» **WORK TO BE COMPLETED**
Search the material below for the word "joints". Copy every line that has it.

» **COLLECTED DATA**
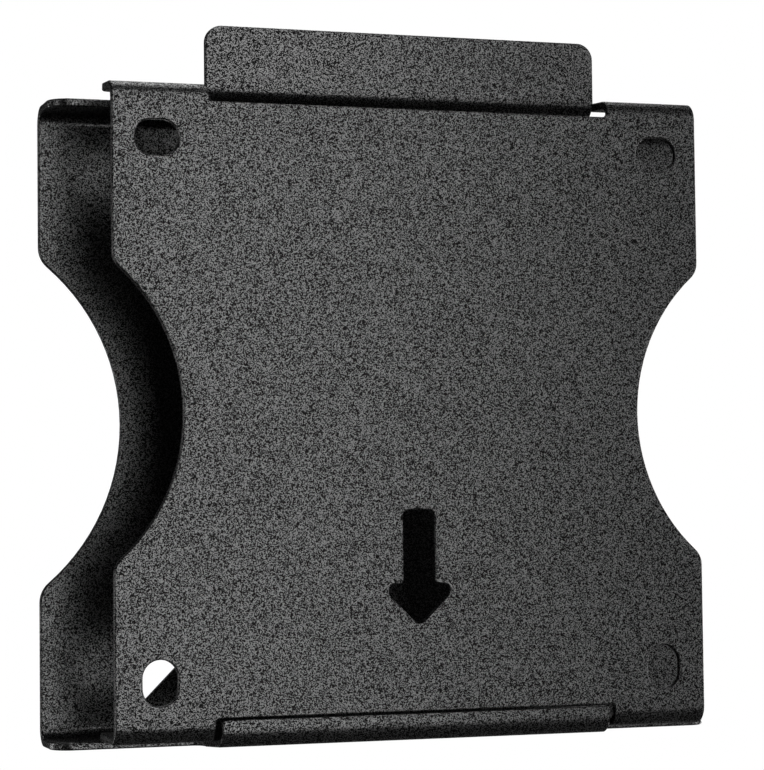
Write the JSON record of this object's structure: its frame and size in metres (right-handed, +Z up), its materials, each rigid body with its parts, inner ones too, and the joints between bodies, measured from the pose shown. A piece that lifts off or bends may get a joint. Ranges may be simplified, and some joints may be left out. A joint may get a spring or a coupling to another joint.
{
  "type": "tilting screen wall bracket",
  "caption": "Low-profile wall bracket of folded sheet steel: a screen plate hangs on a hooked wall plate and tilts on it, both with round waists.",
  "frame": {"origin": "middle of the wall plate's back face, which lies against the wall", "axes": "+Y into the wall, +Z up, +X to the right of a viewer who faces the wall"},
  "size_m": [0.1336, 0.0295, 0.1354],
  "materials": {
    "wall_plate": "satin, finely textured powder coat",
    "screen_plate": "satin, finely textured powder coat"
  },
  "bodies": {
    "wall_side": {"wall_plate": "wall_plate"},
    "screen_side": {"screen_plate": "screen_plate"}
  },
  "joints": [
    {"name": "tilt", "type": "hinge", "parent": "wall_side", "child": "screen_side", "pos_m": [0, -0.02103, 0.0614], "axis": [1, 0, 0], "range_deg": [0, 6]}
  ]
}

» **SOLUTION FOR THIS EXERCISE**
Write the JSON record of this object's structure: its frame and size in metres (right-handed, +Z up), its materials, each rigid body with its parts, inner ones too, and the joints between bodies, measured from the pose shown. A piece that lifts off or bends may get a joint. Ranges may be simplified, and some joints may be left out. A joint may get a spring or a coupling to another joint.
  "joints": [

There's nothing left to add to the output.